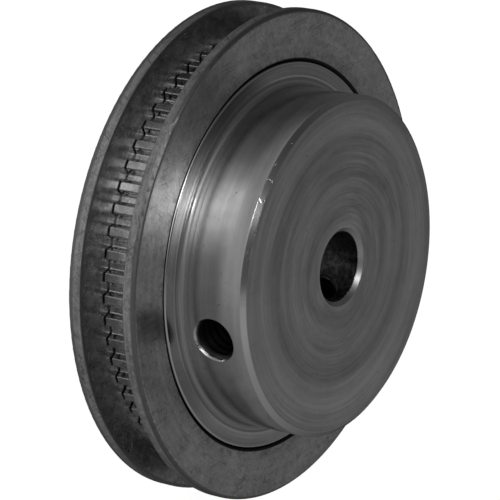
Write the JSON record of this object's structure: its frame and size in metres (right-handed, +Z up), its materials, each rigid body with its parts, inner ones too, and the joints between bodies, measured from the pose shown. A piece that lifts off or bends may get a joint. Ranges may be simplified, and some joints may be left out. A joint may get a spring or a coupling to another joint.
{
  "type": "timing belt pulley",
  "caption": "Toothed wheel for a narrow timing belt, with a flange each side of the belt, a hub on one side and set screws that clamp it to a shaft.",
  "frame": {"origin": "on the shaft axis, in the middle of the belt face between the two flanges", "axes": "+Y along the shaft axis, away from the hub; the hub points to -Y; +Z up; set_screw_a lies 13.5 degrees below -X and set_screw_b 90 degrees further on"},
  "size_m": [0.0444, 0.0133, 0.0444],
  "materials": {
    "body": "turned, dull grey with fine tool marks",
    "flange": "stamped sheet, satin with handling scratches",
    "set_screw": "black oxide alloy steel"
  },
  "bodies": {
    "pulley": {"pulley_body": "body", "hub_side_flange": "flange", "plain_side_flange": "flange"},
    "screw_a": {"set_screw_a": "set_screw"},
    "screw_b": {"set_screw_b": "set_screw"}
  },
  "joints": [
    {"name": "screw_a_travel", "type": "slide", "parent": "pulley", "child": "screw_a", "axis": [-0.9724, 0, -0.2334], "range_m": [-0.00079, 0.01032]},
    {"name": "screw_b_travel", "type": "slide", "parent": "pulley", "child": "screw_b", "axis": [0.2334, 0, -0.9724], "range_m": [-0.00079, 0.01032]}
  ]
}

◆ Given problem:
Take the data above and return it exactly.

◆ Correct result:
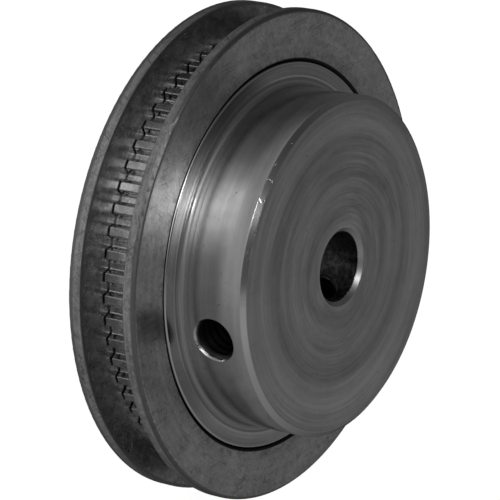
Write the JSON record of this object's structure: its frame and size in metres (right-handed, +Z up), its materials, each rigid body with its parts, inner ones too, and the joints between bodies, measured from the pose shown. A piece that lifts off or bends may get a joint. Ranges may be simplified, and some joints may be left out. A joint may get a spring or a coupling to another joint.
{
  "type": "timing belt pulley",
  "caption": "Toothed wheel for a narrow timing belt, with a flange each side of the belt, a hub on one side and set screws that clamp it to a shaft.",
  "frame": {"origin": "on the shaft axis, in the middle of the belt face between the two flanges", "axes": "+Y along the shaft axis, away from the hub; the hub points to -Y; +Z up; set_screw_a lies 13.5 degrees below -X and set_screw_b 90 degrees further on"},
  "size_m": [0.0444, 0.0133, 0.0444],
  "materials": {
    "body": "turned, dull grey with fine tool marks",
    "flange": "stamped sheet, satin with handling scratches",
    "set_screw": "black oxide alloy steel"
  },
  "bodies": {
    "pulley": {"pulley_body": "body", "hub_side_flange": "flange", "plain_side_flange": "flange"},
    "screw_a": {"set_screw_a": "set_screw"},
    "screw_b": {"set_screw_b": "set_screw"}
  },
  "joints": [
    {"name": "screw_a_travel", "type": "slide", "parent": "pulley", "child": "screw_a", "axis": [-0.9724, 0, -0.2334], "range_m": [-0.00079, 0.01032]},
    {"name": "screw_b_travel", "type": "slide", "parent": "pulley", "child": "screw_b", "axis": [0.2334, 0, -0.9724], "range_m": [-0.00079, 0.01032]}
  ]
}